Fidelity Ceiling: The FID of 72.5 remains far behind Diffusion (23.3). Fine-grained spatial details like faces or architecture still exhibit distortion.
Reconstruction Ambiguity: While high-level semantics (identity, composition) are preserved, specific structured regional details may fail to reconstruct perfectly, reflecting the information bottleneck in CLIP embeddings.
Reliance on Offline Database: Initialization and blending priors depend on a LAION-Aesthetics index, constituting a dependency on an external reference set.
Metric Misalignment: The inverse correlation between CLIPSIM and quality means evaluation requires caution; metrics can easily be "gamed."
Future Directions: Exploring stronger frequency-aware INRs, adaptive scheduling for FID/diversity balance, and extending Procrustes alignment to broader OOD scenarios.

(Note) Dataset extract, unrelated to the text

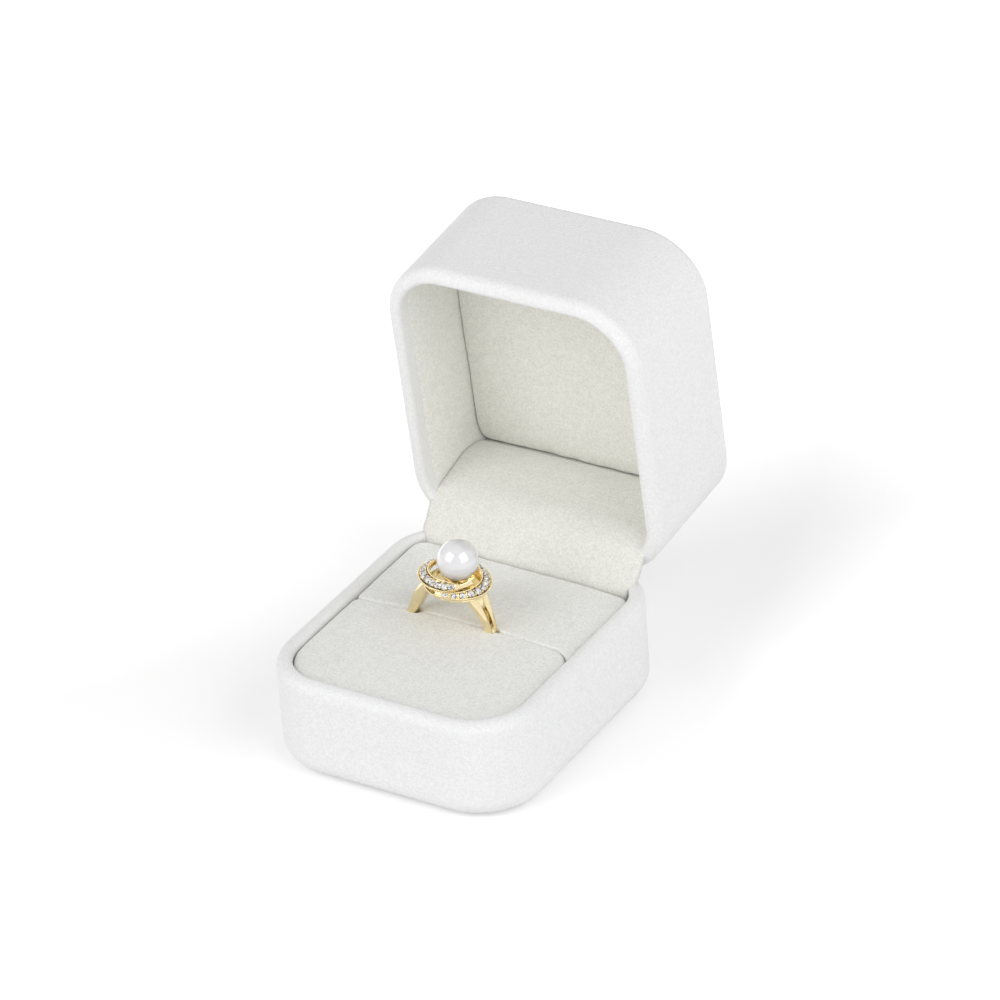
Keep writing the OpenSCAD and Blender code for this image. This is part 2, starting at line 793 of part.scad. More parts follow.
base_core();
base_cover();
base_sheet();
insert_card();
pad_front();
pad_rear();
hinge_flap();
hinge_leaf_base();
hinge_pin();
rivets_base();
lid_core();
lid_cover();
lid_lining();
lid_card();
lid_panel();
hinge_leaf_lid();
rivets_lid();
ring_shank();
pearl_cup();
halo_band_left();
halo_band_right();
stones_left();
stones_right();
pearl();
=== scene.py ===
# Ring display box with its lid open, and a pearl ring in the slit of its pads.
# Lengths of the object are millimetres in the frame's axes, and mesh_object() turns them into metres.
# The softboxes and the floor are written in metres.
import json
import math

import bmesh
import bpy
from mathutils import Matrix, Vector, noise


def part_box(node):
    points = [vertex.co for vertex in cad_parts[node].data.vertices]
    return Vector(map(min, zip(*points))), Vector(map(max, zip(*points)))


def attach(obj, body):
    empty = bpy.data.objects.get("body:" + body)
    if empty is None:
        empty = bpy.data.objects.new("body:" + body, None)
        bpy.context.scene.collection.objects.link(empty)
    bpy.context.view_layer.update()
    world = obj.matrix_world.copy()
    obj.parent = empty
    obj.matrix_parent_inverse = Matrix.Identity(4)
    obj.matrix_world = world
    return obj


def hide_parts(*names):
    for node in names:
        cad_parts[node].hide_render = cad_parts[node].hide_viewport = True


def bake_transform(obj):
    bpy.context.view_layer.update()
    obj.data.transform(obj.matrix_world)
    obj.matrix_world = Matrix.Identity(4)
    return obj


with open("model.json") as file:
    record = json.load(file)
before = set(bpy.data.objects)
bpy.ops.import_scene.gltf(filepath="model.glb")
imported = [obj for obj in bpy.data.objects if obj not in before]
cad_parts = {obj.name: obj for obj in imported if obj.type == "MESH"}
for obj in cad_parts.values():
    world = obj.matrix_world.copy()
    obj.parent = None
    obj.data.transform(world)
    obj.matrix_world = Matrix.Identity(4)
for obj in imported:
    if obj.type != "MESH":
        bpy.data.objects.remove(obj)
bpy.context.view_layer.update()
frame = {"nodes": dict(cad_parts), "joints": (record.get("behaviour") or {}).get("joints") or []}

MM = 0.001

# ---- sizes taken from the frame ------------------------------------------


def corner_mm(node):
    """Highest corner of a node's box."""
    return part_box(node)[1] / MM


def joint_named(name):
    return next(joint for joint in frame["joints"] if joint["name"] == name)


BASE_HIGH = corner_mm("base_cover")
HALF_W = BASE_HIGH.x
HALF_D = BASE_HIGH.y
RIM_Z = BASE_HIGH.z
PIN = Vector(joint_named("lid_hinge")["pos_m"]) / MM
OPEN_ANGLE = math.radians(joint_named("lid_hinge")["range_deg"][1])
SEAM_GAP = 2 * (PIN.z - RIM_Z)
LID_TURN = Matrix.Translation(PIN) @ Matrix.Rotation(-OPEN_ANGLE, 4, "X") @ Matrix.Translation(-PIN)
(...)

Comparison to "Big Four" Generative Models: Unlike GAN/Diffusion/Flow/AR, which require trained decoders, this work defines a "fifth way": inverting a frozen discriminative encoder.
CLIP Inversion Lineage: Evolution from CLIP-Inv (pixels) → CLIPAG (fine-tuning) → DAS (multi-res pixels) → Ours (INR + Frequency-aware).
Interpretability Value: This inversion technique serves as a probe for model biases and errors, allowing one to visualize CLIP's internal reaction to negations ("not a dog") or OOD concepts before they propagate into downstream pipelines.

Rating¶

Novelty: ⭐⭐⭐⭐⭐ — The framing of "Frozen CLIP + INR Inversion = Generator" is counter-intuitive yet consistent. The combination of FINER, AWP, and Procrustes is highly creative.
Experimental Thoroughness: ⭐⭐⭐⭐ — Covers three categories of baselines, performs component-wise ablation, and OOD testing. However, it lacks human evaluation and scaling beyond ViT-B/32.
Writing Quality: ⭐⭐⭐⭐ — Logical progression; clear explanations for complex phenomena (e.g., CLIPSIM/FID trade-off); clear diagrams.
Value: ⭐⭐⭐⭐ — High value as a "zero-parameter generator" and an interpretability probe, revealing the latent generative potential of discriminative models.